In this case, Goldman waived his right to demand strict compliance with the option contract’s certified mail requirement, and he learned of Vinson’s purported exercise of the option within the option period. In his verified amendment to his complaint, Goldman admits: “as the end of the term of the [Goldman/Vinson agreement] began to draw near, the parties engaged in negotiations regarding the possible renewal of the Agreement”; that on April 27, 1999, Vinson sent him a letter acknowledging that the agreement would terminate in August and threatening to remove the billboard if no agreement was reached; and that on May 1, 1999, Vinson sent him a letter notifying him of his intent to renew the agreement pursuant to the option to renew in the Green Brothers/Vinson sublease.

From these events, we conclude that Goldman waived the certified mail requirement.

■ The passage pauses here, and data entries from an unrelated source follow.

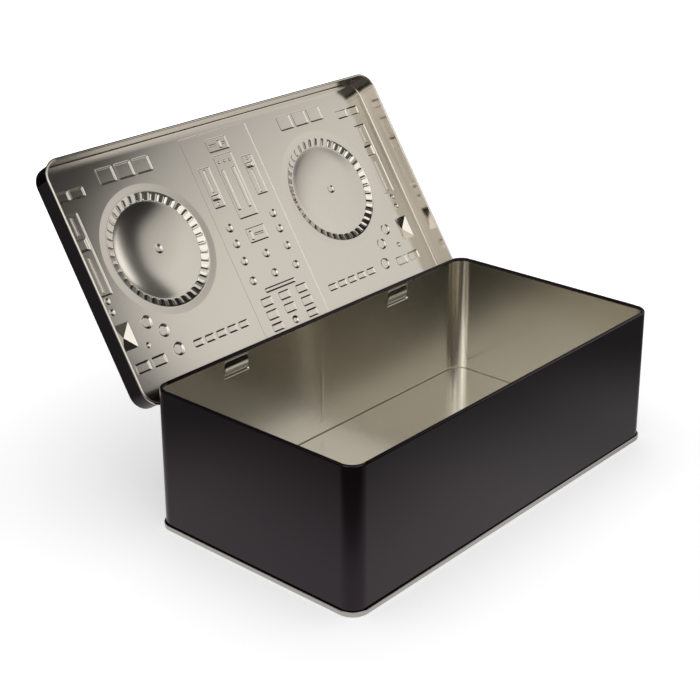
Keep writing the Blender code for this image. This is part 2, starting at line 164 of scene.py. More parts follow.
class TinReliefSizes(bpy.types.PropertyGroup):
    strip: length("Strip depth", "Depth of the middle strip", 0.0004)
    pad: length("Pad depth", "Depth of the pads", 0.0006)
    frame: length("Frame depth", "Depth of the fader frames", 0.0005)
    cap: length("Cap depth", "Depth of the fader caps", 0.0008)
    knob: length("Knob depth", "Depth of the knobs", 0.0006)
    facet: length("Facet depth", "Depth of the faceted studs", 0.0026)
    margin: length("Margin depth", "Depth of the platters' margins", 0.0003)
    platter: length("Platter depth", "Depth of the platters' flanks", 0.002)
    crown: length("Platter crown", "Rise of the dish in a platter", 0.0016)
    draft: amount("Draft", "Sideways run of a pressed wall for each unit of its depth", 2.0)
    flat: length("Flat edge", "Strip beside a pressed wall that stays flat", 0.00012)
    corner: length("Pad corner", "Corner radius of the pads", 0.0009)
    ridge: length("Ridge depth", "Depth of the grooves between the ridges", 0.00045)
    ridge_count: bpy.props.IntProperty(
        name="Ridges", description="Ridges round each platter", default=40, min=3
    )


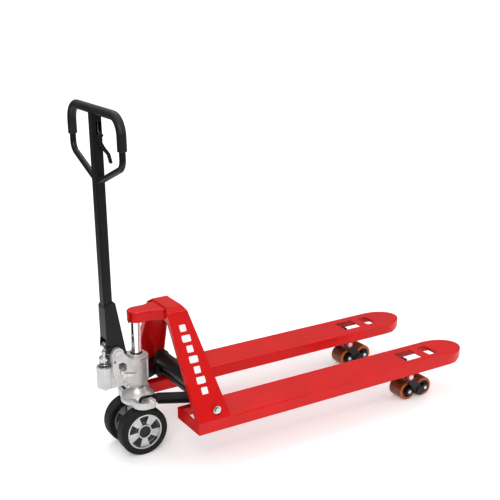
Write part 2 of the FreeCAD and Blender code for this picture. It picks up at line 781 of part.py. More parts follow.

Although Vinson could have sent the notice by certified rather than regular mail, he had no reason not to rely on the *819notice he sent by first-class mail which Goldman agrees was sent (and which Goldman attached to his amended complaint) and to which Goldman responded with negotiations as to the terms of an extension. There is no allegation or evidence in the record indicating that Goldman did not receive any notice or that he objected to the manner in which notice was given before the option period expired. It was too late, when time had run out, for Goldman to raise the objection that notice should have been sent by certified mail.6 Furthermore, the evidence shows that Goldman learned within the option period that the option had been purportedly exercised.7 Under these circumstances, the notice was valid.

Decided May 31, 2000 Reconsideration denied July 7, 2000 Krevolin & Horst, Michael D. Flint, for appellant. Mark B. McManus, for appellee.

Judgment affirmed.

Phipps, J, and McMurray, Senior Appellate Judge, concur.

Town Center Assoc. v. Workman, 227 Ga. App. 55, 57 (1) (487 SE2d 624) (1997).

Felder v. Oldham, 199 Ga. 820, 826 (2) (35 SE2d 497) (1945).

Atkinson v. Cook, 271 Ga. 57, 58 (518 SE2d 413) (1999).

Id.

See id. at 59, n. 8.

Storey v. Austin 221 Ga. 692, 695-696 (1) (146 SE2d 728) (1966).

Atkinson, supra.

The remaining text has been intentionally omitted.